Regulatory frameworks and price discrimination laws affecting consumer trust
Regulatory frameworks play a quiet but important role in shaping how customers perceive pricing fairness. Laws governing price discrimination, false advertising and transparency set the baseline expectations for what constitutes acceptable behaviour. When brands operate at the edge of these rules – for instance, by using opaque personalised pricing or misleading reference prices – they may extract short‑term gains but risk long‑term trust damage and legal scrutiny.
In many jurisdictions, regulators have begun to examine algorithmic pricing for potential discrimination. If two customers consistently see different prices for the same product based on factors like location, device or browsing history, they may feel exploited, even if the practice is technically legal. High‑profile investigations into such practices can rapidly erode trust not only in the brands involved but in digital pricing more broadly.

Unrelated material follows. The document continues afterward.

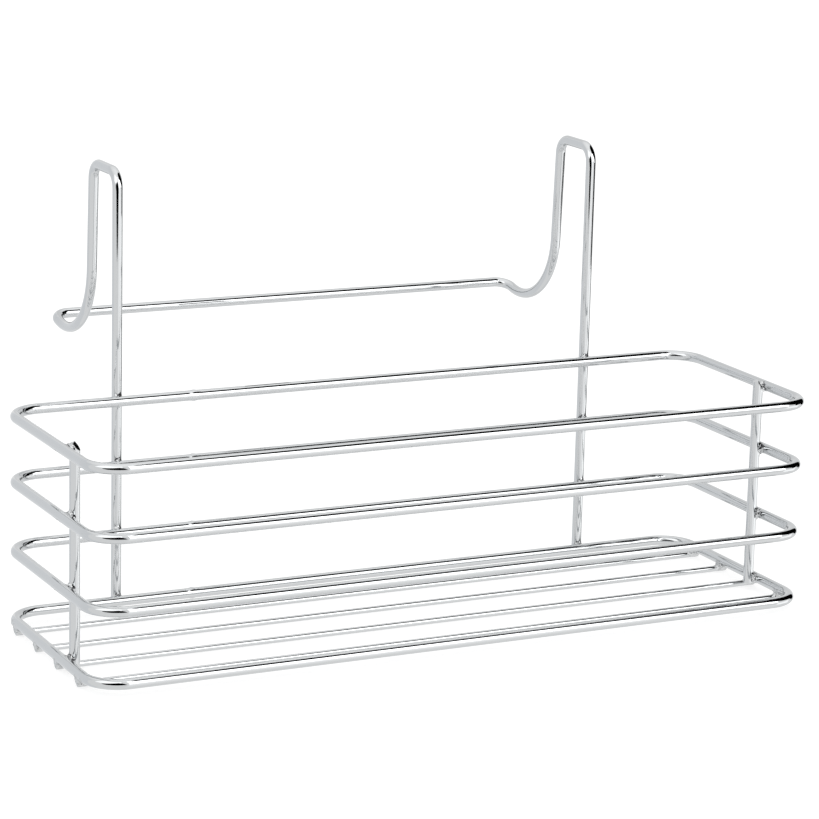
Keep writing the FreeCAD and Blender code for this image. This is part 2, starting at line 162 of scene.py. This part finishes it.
def ring_path(height):
    """Closed axis of a ring, counter-clockwise from its butt weld on the back rail."""
    side = RAIL_X - CORNER_RADIUS
    back = RAIL_BACK - CORNER_RADIUS
    front = RAIL_FRONT + CORNER_RADIUS
    points = straight((BUTT_WELD_X, RAIL_BACK, height), (-side, RAIL_BACK, height))
    points += turn((-side, back, height), X_AXIS, Y_AXIS, CORNER_RADIUS, math.pi / 2, math.pi)
    points += straight((-RAIL_X, back, height), (-RAIL_X, front, height))
    points += turn((-side, front, height), X_AXIS, Y_AXIS, CORNER_RADIUS, math.pi, 1.5 * math.pi)
    points += straight((-side, RAIL_FRONT, height), (side, RAIL_FRONT, height))
    points += turn((side, front, height), X_AXIS, Y_AXIS, CORNER_RADIUS, 1.5 * math.pi, 2 * math.pi)
    points += straight((RAIL_X, front, height), (RAIL_X, back, height))
    points += turn((side, back, height), X_AXIS, Y_AXIS, CORNER_RADIUS, 0, math.pi / 2)
    points += straight((side, RAIL_BACK, height), (BUTT_WELD_X, RAIL_BACK, height))
    return np.array(points)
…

For businesses that want consistent prices to strengthen customer trust, the safest path is usually to go beyond minimum legal requirements and embrace proactive transparency. Clear disclosures about how prices are set, what factors influence them and how often they are reviewed reassure customers that they are not being unfairly targeted. In this sense, regulatory compliance is not just a box‑ticking exercise but a foundation on which you can build a more trusted, resilient pricing strategy that supports both ethical standards and sustainable growth.